What is expected: Can the data below be set down again exactly, line for line?

===============

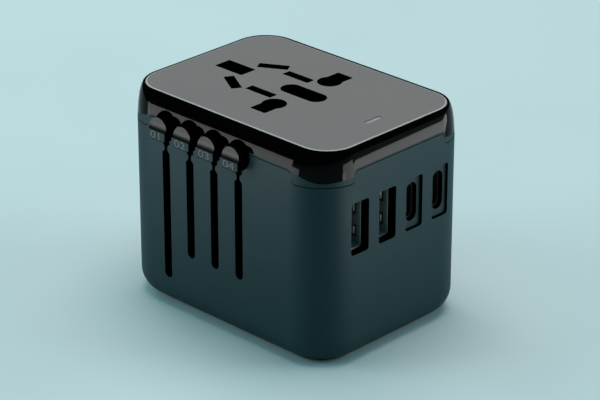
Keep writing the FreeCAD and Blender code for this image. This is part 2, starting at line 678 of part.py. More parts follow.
top_plate = inset_oblong("top_plate_form", "rim_len + fit_gap", "rim_wid + fit_gap", "body_high - plate_thick",
                         "body_high")
dress(top_plate, "PartDesign::Chamfer", "Size", "plate_bevel", flat_at(size.body_high))
LED = ("body_len / 2 - led_in", SOCKET[1] + " - 0.3")
led_hole = oblong_body("led_hole", "led_wide", "led_long", "led_wide / 2 - 0.01", "body_high - plate_thick - 1",
                       "plate_thick + 2", "XY_Plane", LED)
plate_holes = socket_holes("plate_hole", "body_high - plate_thick - 1", "plate_thick + 2")
keep(cut("top_plate_cut", top_plate, list(plate_holes.values()) + [led_hole]), "top_plate")
led_window = oblong_body("led_window_form", "led_wide - 0.1", "led_long - 0.1", "led_wide / 2 - 0.06",
                         "body_high - plate_thick", "plate_thick - 0.15", "XY_Plane", LED)
keep(led_window, "led_window")

# Socket core: the insulating block under the top plate, with the wells of the holes
CORE_TOP = "body_high - plate_thick"
core_solid = block("core_solid", ("core_left", "core_right"), ("-core_half", "core_half"), ("core_low", CORE_TOP))
wells = socket_holes("well", "core_low + 1.2", "body_high")
SHUTTER_X = ("socket_place_x - 3.4", "socket_place_x + 3.4")
SHUTTER_BED_END = "core_right + 1"


def shutter_span(side, grow):
    """A shutter's span along Y on one side of the middle."""
    near = "socket_place_y + %d * (pole_round_at - pole_round_rad - 0.8 - %s)" % (side, grow)
    far = "socket_place_y + %d * (pole_out + 0.9 + %s)" % (side, grow)
    return (near, far) if side > 0 else (far, near)


shutter_beds = [block("shutter_bed_%d" % number, ("%s - 0.2" % SHUTTER_X[0], SHUTTER_BED_END),
                      shutter_span(side, "0.2"), ("shutter_high - 0.15", "shutter_high + shutter_thick + 0.15"))
                for number, side in enumerate(SIDES, start=1)]
strip_beds = []
strips = []
for number, side in enumerate(SIDES, start=1):
    near = "socket_place_y + %d * (pole_round_at - pole_round_rad - strip_thick)" % side
    far = "socket_place_y + %d * (pole_out + strip_thick)" % side
    span = (near, far) if side > 0 else (far, near)
    bed_x = ("socket_place_x - pole_round_rad - strip_thick", "socket_place_x + pole_round_rad + strip_thick")
    bed_z = ("core_low", "shutter_high - 3")
    strip_beds.append(block("contact_bed_%d" % number, bed_x, span, bed_z))
    solid = block("contact_solid_%d" % number, ("%s + 0.1" % bed_x[0], "%s - 0.1" % bed_x[1]),
                  ("%s + 0.1" % span[0], "%s - 0.1" % span[1]), ("core_low + 1.2", "shutter_high - 3.2"))
    hollow = block("contact_hollow_%d" % number, ("%s + strip_thick" % bed_x[0], "%s - strip_thick" % bed_x[1]),
                   ("%s + strip_thick" % span[0], "%s - strip_thick" % span[1]),
                   ("core_low + 1.2 + strip_thick", "body_high"))
    slit = block("contact_slit_%d" % number, ("socket_place_x - 0.6", "socket_place_x + 0.6"),
                 ("%s - 1" % span[0], "%s + 1" % span[1]), ("core_low + 6", "body_high"))
    strips.append(cut("contact_%d" % number, solid, [hollow, slit]))
keep(strips[0], "live_contact")
keep(strips[1], "neutral_contact")
earth_x = ("socket_place_x - earth_step - earth_slot_long / 2", "socket_place_x - earth_step + earth_slot_long / 2")
earth_y = ("socket_place_y - earth_slot_wide / 2 - strip_thick", "socket_place_y + earth_slot_wide / 2 + strip_thick")
EARTH_LEFT = "core_left + 0.8"
earth_bed = block("earth_bed", (EARTH_LEFT, "%s - 1" % earth_x[1]), earth_y, ("core_low", "body_high - 9"))
earth_solid = block("earth_solid", (EARTH_LEFT + " + 0.1", "%s - 1.1" % earth_x[1]),
                    ("%s + 0.1" % earth_y[0], "%s - 0.1" % earth_y[1]), ("core_low + 0.1", "body_high - 9.2"))
earth_gap = block("earth_gap", (earth_x[0], earth_x[1]),
                  ("socket_place_y - earth_slot_wide / 2", "socket_place_y + earth_slot_wide / 2"),
                  ("core_low + 0.1 + strip_thick", "body_high"))
keep(cut("earth_contact_form", earth_solid, [earth_gap]), "earth_contact")
keep(cut("socket_core_form", core_solid, list(wells.values()) + [earth_bed] + shutter_beds + strip_beds),
     "socket_core")

# Shutters: a plate across each of the live and neutral wells, pushed aside by a plug's pins. Each has a
# ramp on top for the pin
for number, side in enumerate(SIDES, start=1):
    shutter_plate = block("shutter_plate_%d" % number, SHUTTER_X, shutter_span(side, "0"),
                          ("shutter_high", "shutter_high + shutter_thick"))
    ramp = doc.addObject("Part::Chamfer", "shutter_%d_form" % number)
    ramp.Base = shutter_plate
    doc.recompute()
    lead = [index for index, edge in enumerate(shutter_plate.Shape.Edges, start=1)
            if abs(edge.BoundBox.ZMin - measure("shutter_high + shutter_thick")) < 1e-4
            and abs(edge.BoundBox.XMax - shutter_plate.Shape.BoundBox.XMin) < 1e-4]
    ramp.Edges = [(index, size.shutter_thick * 0.8, size.shutter_thick * 0.8) for index in lead]
    keep(ramp, "shutter_%d" % number)

# Carriages, knobs, caps and springs
LEG_FRONT = "-body_wid / 2 + leg_front"
LEG_BACK = "-body_wid / 2 + leg_front + leg_thick"
LEG_TOP = "knob_high + stem_up + 0.9"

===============

Exercise output:
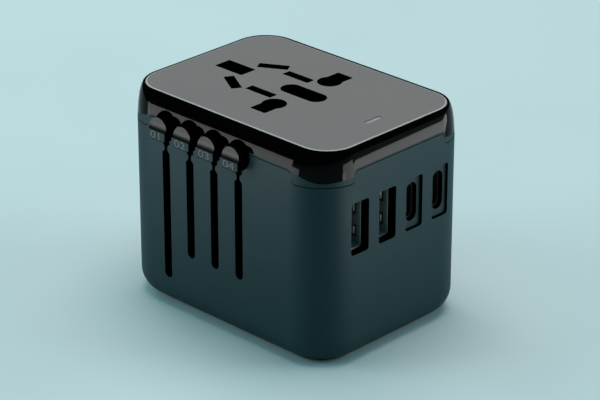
Keep writing the FreeCAD and Blender code for this image. This is part 2, starting at line 678 of part.py. More parts follow.
top_plate = inset_oblong("top_plate_form", "rim_len + fit_gap", "rim_wid + fit_gap", "body_high - plate_thick",
                         "body_high")
dress(top_plate, "PartDesign::Chamfer", "Size", "plate_bevel", flat_at(size.body_high))
LED = ("body_len / 2 - led_in", SOCKET[1] + " - 0.3")
led_hole = oblong_body("led_hole", "led_wide", "led_long", "led_wide / 2 - 0.01", "body_high - plate_thick - 1",
                       "plate_thick + 2", "XY_Plane", LED)
plate_holes = socket_holes("plate_hole", "body_high - plate_thick - 1", "plate_thick + 2")
keep(cut("top_plate_cut", top_plate, list(plate_holes.values()) + [led_hole]), "top_plate")
led_window = oblong_body("led_window_form", "led_wide - 0.1", "led_long - 0.1", "led_wide / 2 - 0.06",
                         "body_high - plate_thick", "plate_thick - 0.15", "XY_Plane", LED)
keep(led_window, "led_window")

# Socket core: the insulating block under the top plate, with the wells of the holes
CORE_TOP = "body_high - plate_thick"
core_solid = block("core_solid", ("core_left", "core_right"), ("-core_half", "core_half"), ("core_low", CORE_TOP))
wells = socket_holes("well", "core_low + 1.2", "body_high")
SHUTTER_X = ("socket_place_x - 3.4", "socket_place_x + 3.4")
SHUTTER_BED_END = "core_right + 1"


def shutter_span(side, grow):
    """A shutter's span along Y on one side of the middle."""
    near = "socket_place_y + %d * (pole_round_at - pole_round_rad - 0.8 - %s)" % (side, grow)
    far = "socket_place_y + %d * (pole_out + 0.9 + %s)" % (side, grow)
    return (near, far) if side > 0 else (far, near)


shutter_beds = [block("shutter_bed_%d" % number, ("%s - 0.2" % SHUTTER_X[0], SHUTTER_BED_END),
                      shutter_span(side, "0.2"), ("shutter_high - 0.15", "shutter_high + shutter_thick + 0.15"))
                for number, side in enumerate(SIDES, start=1)]
strip_beds = []
strips = []
for number, side in enumerate(SIDES, start=1):
    near = "socket_place_y + %d * (pole_round_at - pole_round_rad - strip_thick)" % side
    far = "socket_place_y + %d * (pole_out + strip_thick)" % side
    span = (near, far) if side > 0 else (far, near)
    bed_x = ("socket_place_x - pole_round_rad - strip_thick", "socket_place_x + pole_round_rad + strip_thick")
    bed_z = ("core_low", "shutter_high - 3")
    strip_beds.append(block("contact_bed_%d" % number, bed_x, span, bed_z))
    solid = block("contact_solid_%d" % number, ("%s + 0.1" % bed_x[0], "%s - 0.1" % bed_x[1]),
                  ("%s + 0.1" % span[0], "%s - 0.1" % span[1]), ("core_low + 1.2", "shutter_high - 3.2"))
    hollow = block("contact_hollow_%d" % number, ("%s + strip_thick" % bed_x[0], "%s - strip_thick" % bed_x[1]),
                   ("%s + strip_thick" % span[0], "%s - strip_thick" % span[1]),
                   ("core_low + 1.2 + strip_thick", "body_high"))
    slit = block("contact_slit_%d" % number, ("socket_place_x - 0.6", "socket_place_x + 0.6"),
                 ("%s - 1" % span[0], "%s + 1" % span[1]), ("core_low + 6", "body_high"))
    strips.append(cut("contact_%d" % number, solid, [hollow, slit]))
keep(strips[0], "live_contact")
keep(strips[1], "neutral_contact")
earth_x = ("socket_place_x - earth_step - earth_slot_long / 2", "socket_place_x - earth_step + earth_slot_long / 2")
earth_y = ("socket_place_y - earth_slot_wide / 2 - strip_thick", "socket_place_y + earth_slot_wide / 2 + strip_thick")
EARTH_LEFT = "core_left + 0.8"
earth_bed = block("earth_bed", (EARTH_LEFT, "%s - 1" % earth_x[1]), earth_y, ("core_low", "body_high - 9"))
earth_solid = block("earth_solid", (EARTH_LEFT + " + 0.1", "%s - 1.1" % earth_x[1]),
                    ("%s + 0.1" % earth_y[0], "%s - 0.1" % earth_y[1]), ("core_low + 0.1", "body_high - 9.2"))
earth_gap = block("earth_gap", (earth_x[0], earth_x[1]),
                  ("socket_place_y - earth_slot_wide / 2", "socket_place_y + earth_slot_wide / 2"),
                  ("core_low + 0.1 + strip_thick", "body_high"))
keep(cut("earth_contact_form", earth_solid, [earth_gap]), "earth_contact")
keep(cut("socket_core_form", core_solid, list(wells.values()) + [earth_bed] + shutter_beds + strip_beds),
     "socket_core")

# Shutters: a plate across each of the live and neutral wells, pushed aside by a plug's pins. Each has a
# ramp on top for the pin
for number, side in enumerate(SIDES, start=1):
    shutter_plate = block("shutter_plate_%d" % number, SHUTTER_X, shutter_span(side, "0"),
                          ("shutter_high", "shutter_high + shutter_thick"))
    ramp = doc.addObject("Part::Chamfer", "shutter_%d_form" % number)
    ramp.Base = shutter_plate
    doc.recompute()
    lead = [index for index, edge in enumerate(shutter_plate.Shape.Edges, start=1)
            if abs(edge.BoundBox.ZMin - measure("shutter_high + shutter_thick")) < 1e-4
            and abs(edge.BoundBox.XMax - shutter_plate.Shape.BoundBox.XMin) < 1e-4]
    ramp.Edges = [(index, size.shutter_thick * 0.8, size.shutter_thick * 0.8) for index in lead]
    keep(ramp, "shutter_%d" % number)

# Carriages, knobs, caps and springs
LEG_FRONT = "-body_wid / 2 + leg_front"
LEG_BACK = "-body_wid / 2 + leg_front + leg_thick"
LEG_TOP = "knob_high + stem_up + 0.9"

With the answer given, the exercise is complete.